I am laying down the plans to PERHAPS retire in a couple of years to the Philippines. A good portion of my income will be dividends from my retirement accounts. I just want to know where you can get 4% on money markets and CD -- assuming you are invested in the USA and not in high risk 3rd world bonds LOL WHat with the US Treasury keeping rates artificially low please do tell


----------



## fuji0001 (May 5, 2014)

fuji0001 said:


> I am laying down the plans to PERHAPS retire in a couple of years to the Philippines. A good portion of my income will be dividends from my retirement accounts. I just want to know where you can get 4% on money markets and CD -- assuming you are invested in the USA and not in high risk 3rd world bonds LOL WHat with the US Treasury keeping rates artificially low please do tell



I should say the Federal Reserve keeping rates artificial. As for protecting your principle that is any one's guess given your cost of living is in Asia and your monetary policy is in the US. If you have a crystal ball to figure out where the Phil economy is headed over the duration of your stay, military skirmish with China, continuation of the Jihadist movement, take all that in and project a 50+ more years life expectancy........ where did I leave those tea leaves:noidea:


----------



## lefties43332 (Oct 21, 2012)

fuji0001 said:


> I should say the Federal Reserve keeping rates artificial. As for protecting your principle that is any one's guess given your cost of living is in Asia and your monetary policy is in the US. If you have a crystal ball to figure out there the Phil economy is headed over the duration of your stay, military skirmish with China, continuation of the Jihadist movement, take all that in and project a 50 more year like expectancy........ where did I leave those tea leaves


Lol...good point


----------



## 197649 (Jan 1, 2013)

Let not forget our good friends at the IRS. 50k in the bank must be reported. 10k transfers must also be reported. Buying a condo here is a good investment but again reportable. Just playing the devils advocate


----------



## Tukaram (Dec 18, 2014)

fmartin_gila said:


> Thinking of how the general population thought process, this would be my major consideration of this method of livelihood.
> 
> Fred


We just had 2 young ladies (one was 17) killed over gambling debts from a wake! Some of these folks are crazy!


----------



## fmartin_gila (May 15, 2011)

Tukaram said:


> We just had 2 young ladies (one was 17) killed over gambling debts from a wake! Some of these folks are crazy!

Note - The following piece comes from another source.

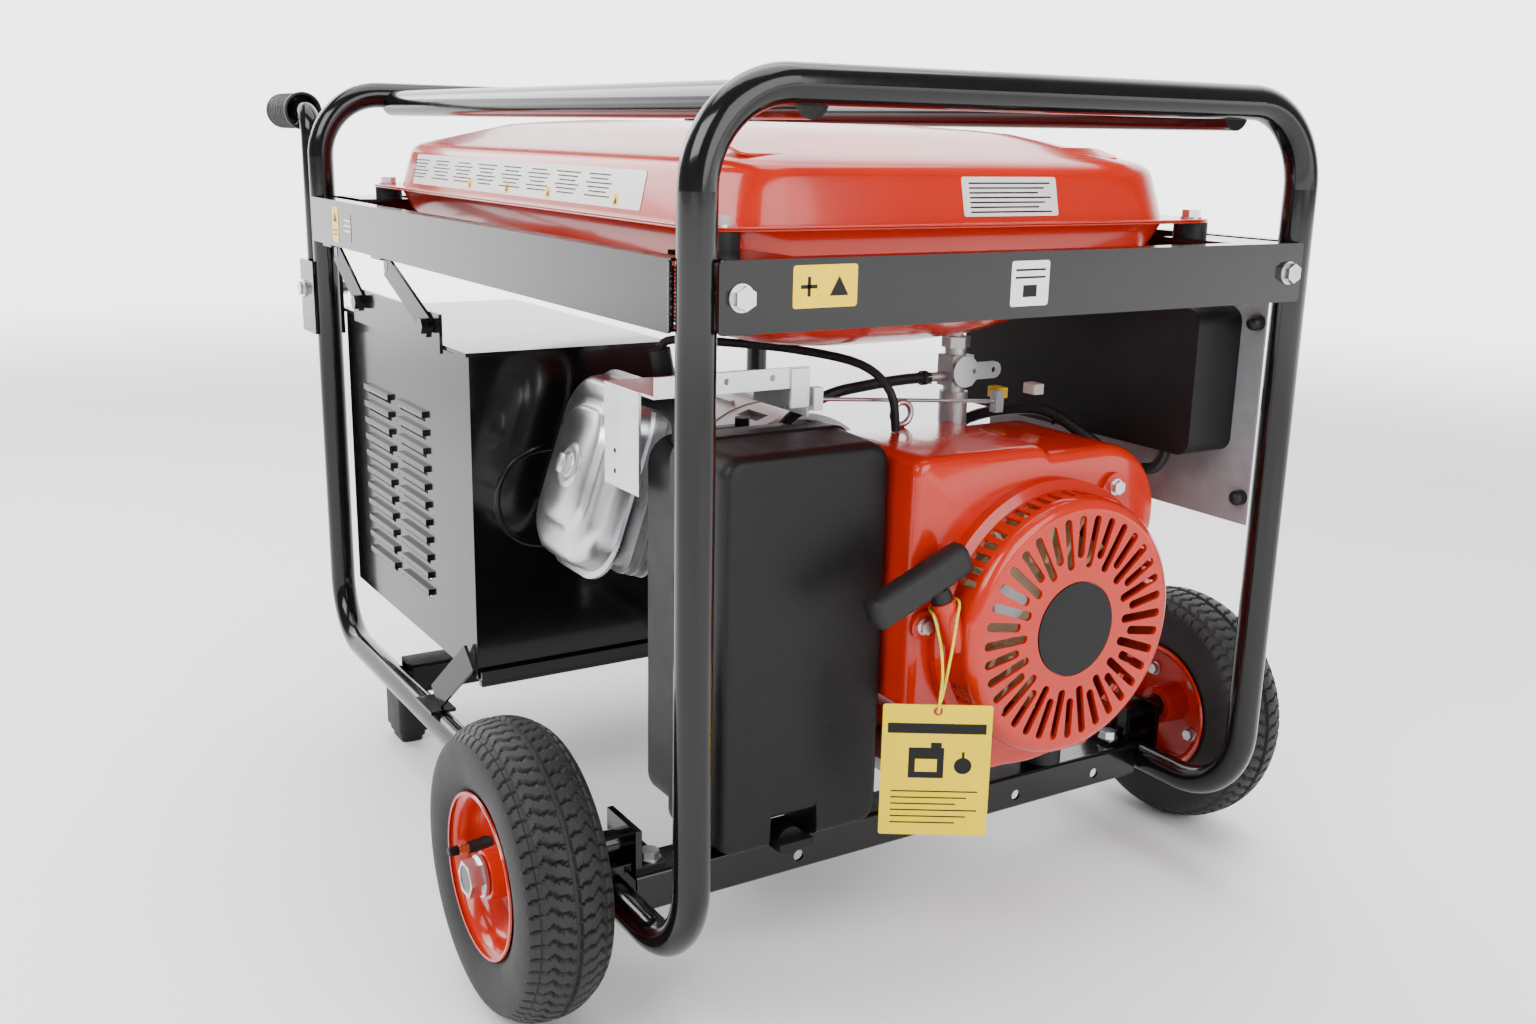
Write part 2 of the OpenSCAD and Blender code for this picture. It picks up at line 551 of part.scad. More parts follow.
// ---------------------------------------------------------------- silencer
sx0 = -372;
sx1 = -20;
sy0 = -250;
sy1 = -62;
sz0 = 140;
sz1 = 430;
module silencer_shield() color(steel_black) place() {
    top = sz1 - 2.02;
    difference() {
        union() {
            translate([sx0, sy0, sz0]) cube([sx1 - sx0, 1.5, top - sz0]);
            for (c = [0, 1], i = [0:10]) translate([sx0 + 62 + c * 100, sy0 - 4, sz0 + 46 + i * 17])
                cube([76, 4.5, 6]);
        }
        for (c = [0, 1], i = [0:10]) translate([sx0 + 64 + c * 100, sy0 - 6, sz0 + 42 + i * 17])
            cube([72, 12, 6]);
    }
    difference() {
        union() {
            translate([sx1 - 1.5, sy0 + 1.52, sz0]) cube([1.5, sy1 - sy0 - 1.52, top - sz0]);
            translate([sx1 - 1.5, sy0 + 1.52, sz0 - 6]) cube([7.5, sy1 - sy0 - 1.52, 14]);
        }
        translate([sx1 - 10, -125.3, 333.3]) rotate([0, 90, 0]) cylinder(h = 20, r = 22);
    }
    difference() {
        translate([sx0, sy0 + 1.52, sz0]) cube([1.5, sy1 - sy0 - 1.52, top - sz0]);
        translate([sx0 - 10, -200, 200]) rotate([0, 90, 0]) cylinder(h = 20, r = 18);
    }
    translate([sx0 - 4, sy0 - 4, sz1 - 2]) cube([sx1 - sx0 + 8, sy1 - sy0 + 4, 3.5]);
}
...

As I have mentioned in some other post's, The thought process in this Country seems to vary over a very wide spectrum and is sometimes quite questionable and sometimes non reasonable. Try to fly under the radar, MYOB, and maintain a low profile.

Fred


----------



## colemanlee (Nov 17, 2014)

Living here on 32k usd would be easy in my opinion...being a pro gambler, not so easy, If you lose they would love you, if you win, good chance of getting killed and the winnings stolen. Filipinos are very bad losers..has to do with face....I get invited to gamble here all the time, but I never do, not so much because I dont gamble, but because if I won it would create more problems than I want to deal with....It might be different in a professional setting like a casino but I doubt it....


----------